==== Stored data

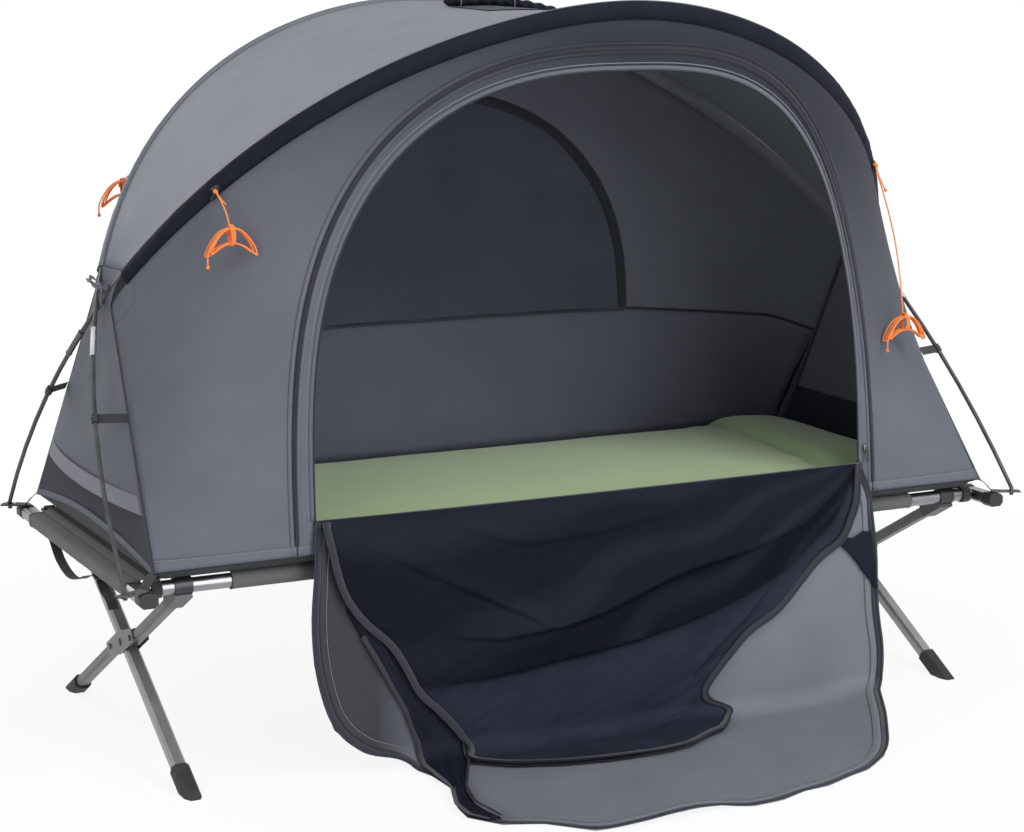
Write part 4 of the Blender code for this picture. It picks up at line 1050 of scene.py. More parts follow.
@dataclass
class Guyline:
    """An orange cord that hangs from its tie on the sleeve and is wound into a hank."""

    front: bool
    side: int
    start: Triple
    top_y: float
    strand: float
    diameter: float = 0.003
    half_width: float = 0.050
    half_height: float = 0.014
    droop: float = 0.038
    swell_share: float = 0.20
    swell_turns: float = 0.38
    pitch: float = 0.0037
    loops: int = 5
    points_per_loop: int = 16
    tail: float = 0.018
    strand_points: int = 8
    bow_share: float = 0.20
    knot_size: float = 1.15
    tie_size: float = 1.6
    loop_width: float = 0.018
    loop_out: float = 0.0065
    loop_deep: float = 0.0085
    loop_high: float = 0.0095
    wrap_turns: int = 3
    wrap_reach: float = 0.0045
    end_reaches: tuple[float, float] = (0.028, 0.055)

    @property
    def outward(self) -> int:
        """Return the direction away from the tent along Y."""
        return -1 if self.front else 1

    @property
    def label(self) -> str:
        """Return the part of its pieces' names that tells the four cords apart."""
        return f"{'front' if self.front else 'back'}_{'foot_end' if self.side < 0 else 'pillow_end'}"

    def route(self) -> list[Vector]:
        """Return the cord's centre line from its tie, round the hank's loops, to its knot."""
        start = Vector((self.side * self.start[0], CENTRE_Y + self.start[1], self.start[2]))
        top = Vector((start.x, CENTRE_Y + self.top_y, start.z - self.strand))
        centre_z = top.z - self.half_height
        points = []
        for i in range(self.strand_points):
            share = i / self.strand_points
            bow = self.bow_share * sin(pi * share) * (top.y - start.y)
            points.append(start.lerp(top, share) + Vector((0.0, bow, 0.0)))
        for i in range(self.loops * self.points_per_loop + self.points_per_loop // 4 + 1):
            turns = i / self.points_per_loop
            angle = pi / 2 + 2 * pi * turns
            swell = 1 - self.swell_share * (1 - cos(self.swell_turns * 2 * pi * turns)) / 2
            x = start.x + self.half_width * swell * cos(angle)
            z = centre_z + self.half_height * sin(angle) - self.droop * swell * cos(angle) ** 2
            points.append(Vector((x, top.y + self.outward * self.pitch * turns, z)))
        points.append(points[-1] - Vector((0.0, 0.0, self.tail)))
        return points

    def build(self) -> None:
        """Make the cord, its knots, the wrap round the hank's waist and the webbing loop of the tie."""
        points = self.route()
        cord = self.declare(f"cord_{self.label}", points, "coiled", f"guyline_{self.label}")
        LOG.info("%s is tied at %s", cord.name, self.label)
        self.make_tie(points[0])
        self.make_wrap(points[self.strand_points])
        if self.front:
            self.make_loose_end(points[0])

    def declare(self, name: str, points: Sequence[Vector], lay: str, *nodes: str) -> Object:
        """Make a cord with a knot at its end.

        Args:
            name: the cord's name.
            points: its centre line.
            lay: how it lies; not used.
            nodes: CAD nodes that it replaces.

        Returns:
            The cord.
        """
        path = smooth_path(points, 2)
        length = path_length(path)
        cord = tube_piece(name, path, self.diameter / 2, sides=3)
        settle(cord, ORANGE_CORD, *nodes)
        knot = self.knot(f"{name}_knot", points[-1], self.knot_size)
        return cord

    def knot(self, name: str, place: Vector, size: float) -> Object:
        """Make a round knot, its radius given in cord diameters."""
        bm = bmesh.new()
        bmesh.ops.create_uvsphere(bm, u_segments=20, v_segments=12, radius=self.diameter * size)
        for vert in bm.verts:
            vert.co *= 1 + 0.14 * sin(4 * atan2(vert.co.y, vert.co.x) + 900 * vert.co.z)
        bmesh.ops.translate(bm, verts=bm.verts, vec=place)
        return settle(from_bmesh(name, bm), ORANGE_CORD)

    def make_tie(self, start: Vector) -> None:
        """Knot the cord to a short webbing loop that is sewn to the sleeve."""
        self.knot(f"tie_knot_{self.label}", start, self.tie_size)
        inward = Vector((0.0, -self.outward, 0.0))
        slant = Vector((self.side * 0.72, 0.0, -0.69))
        rise = Vector((0, 0, self.loop_high))
        path = [
            start + inward * (self.loop_out + self.loop_deep * cos(a)) + rise * sin(a)
            for a in circle(20, 1)
        ]
        settle(strap_piece(f"tie_loop_{self.label}", path, slant, self.loop_width, CLOTH_THICKNESS), TAPE)

    def make_wrap(self, top: Vector) -> None:
        """Wrap the hank's waist with turns of its own cord."""
        depth, steps = self.pitch * self.loops, 16
        middle = top + Vector((0.0, self.outward * depth / 2, -self.half_height))
        path = []
        for i, angle in enumerate(circle(steps, (self.wrap_turns - 1) * steps + 1)):
            across = self.wrap_reach * (i / (self.wrap_turns * steps / 2) - 1)
            y = (depth / 2 + 0.0040) * cos(angle)
            z = (self.half_height + 0.0045) * sin(angle)
            path.append(middle + Vector((across, y, z)))
        settle(tube_piece(f"hank_wrap_{self.label}", smooth_path(path, 2), self.diameter / 2), ORANGE_CORD)

    def make_loose_end(self, start: Vector) -> None:
        """Let the cord's short end hang from the knot."""
        reach = self.end_reaches[self.side > 0]
        path = []
        for share in (i / 8 for i in range(9)):
            x = 0.010 * share + 0.010 * share**2
            path.append(start + Vector((x, self.outward * (0.0040 + 0.010 * share), -reach * share)))
        self.declare(f"cord_end_{self.label}", path, "hanging")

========

→ Problem to work on
What you return should be the lines from the start of the data through the line with "orange cord that", quoted exactly and nothing more.

→ Written reply
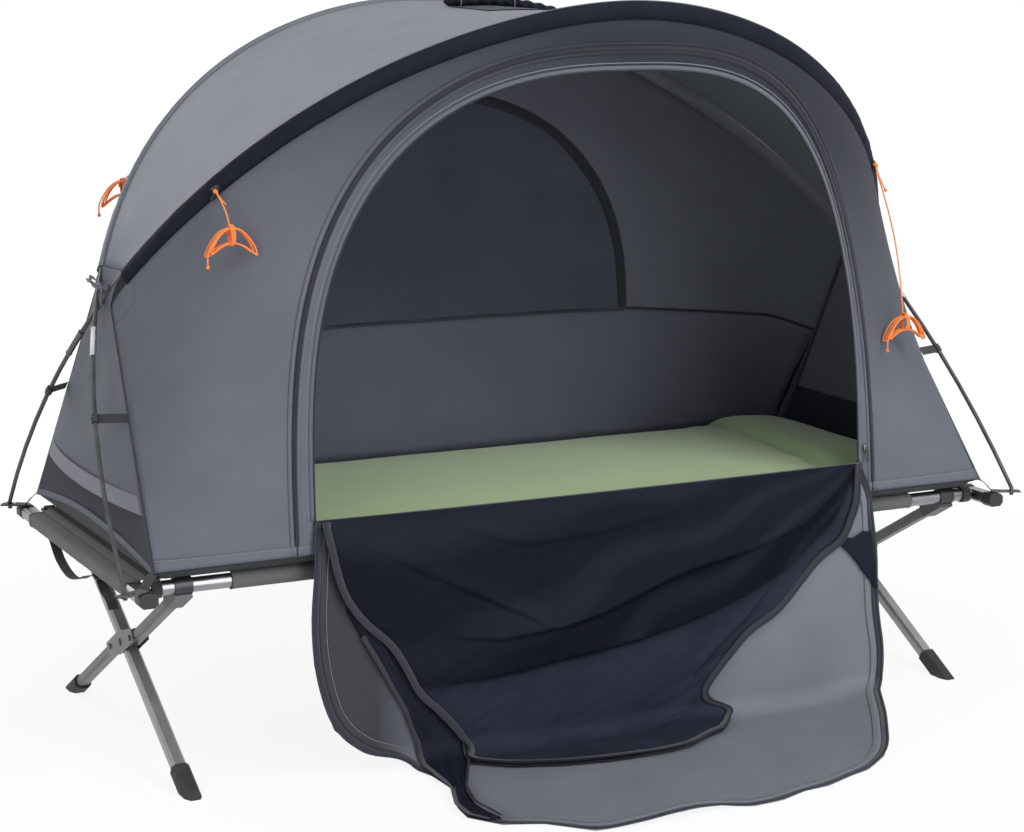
Write part 4 of the Blender code for this picture. It picks up at line 1050 of scene.py. More parts follow.
@dataclass
class Guyline:
    """An orange cord that hangs from its tie on the sleeve and is wound into a hank."""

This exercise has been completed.